Enfin ce qui fait de la Norvège un pays unique, c’est que la vie alpestre et la vie maritime s’y donnent la main. Par ces défilés étroits qu’on nomme fiords, la mer s’enfonce à des trentaines de lieues au beau milieu des montagnes. Dans le Hardanger, dans le Sognfiord, les cascades tombent dans la mer, les avalanches y engloutissent parfois les embarcations. En ces gorges sauvages, que d’existences diverses se côtoient sans se toucher ! Souvent le pêcheur qui séjourne dans le fiord voit toute sa vie le village pendu au roc à 3,000 pieds au-dessus de sa tête, sans songer une seule fois à y monter, tandis que le bûcheron qui vit là-haut sur le field voit rouler les troncs de sa forêt dans l’écume des rapides et aperçoit dans la profondeur vertigineuse du golfe la voile penchée filant vers la haute mer, sans jamais pouvoir la suivre. En regardant ce beau miroir vert-émeraude qui reluit dans l’abîme, il pourrait se croire au-dessus d’un lac ; mais les tempêtes de l’Atlantique s’engouffrent jusqu’à lui par les portes étroites et colossales du fiord. Aussi parfois le vieux sang Scandinave se réveille, le bûcheron jette sa cognée et va se faire matelot.

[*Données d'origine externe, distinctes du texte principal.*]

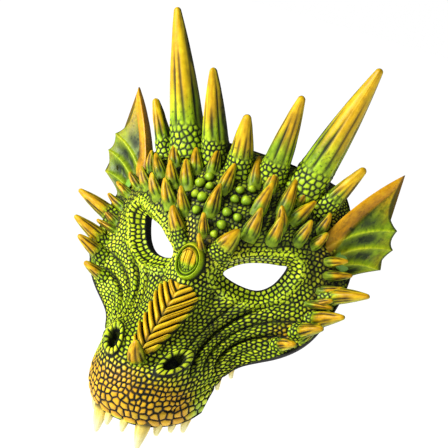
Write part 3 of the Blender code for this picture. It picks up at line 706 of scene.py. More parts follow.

Telle est la patrie des Northmans, qui étonnèrent le moyen âge par leurs invasions téméraires. On connaît assez le caractère de ces rois de mer qui ne respiraient à l’aise que dans l’orage, qui, jetés dans la fosse aux vipères, chantaient sous la morsure des reptiles : « nous avons combattu avec l’épée ! mon sourire brave la mort ! » Férocité, hardiesse sans bornes, fidélité au chef, soif inextinguible du nouveau et de l’incommensurable, voilà les passions qui soulevaient ces rudes poitrines sous leurs peaux de sanglier. C’est au milieu d’eux que le culte d’Odin et de Thor eut ses plus fortes racines. Le christianisme ne les dompta que par des guerres séculaires et des violences extrêmes ; mais, comme les Bretons, les Norvégiens embrassèrent cette religion avec d’autant plus d’ardeur qu’ils avaient mis plus d’opiniâtreté à la combattre. Leur transformation sous l’influence chrétienne rappelle une légende suédoise. Saint Laurent, venant du pays des Saxons, rencontre un géant près de Lund. « Je te bâtirai une église, dit le géant, mais à une condition : quand j’aurai fini, tu me donneras tes deux yeux, à moins que tu

  1. Chanson de Welhaven, né à Bergen.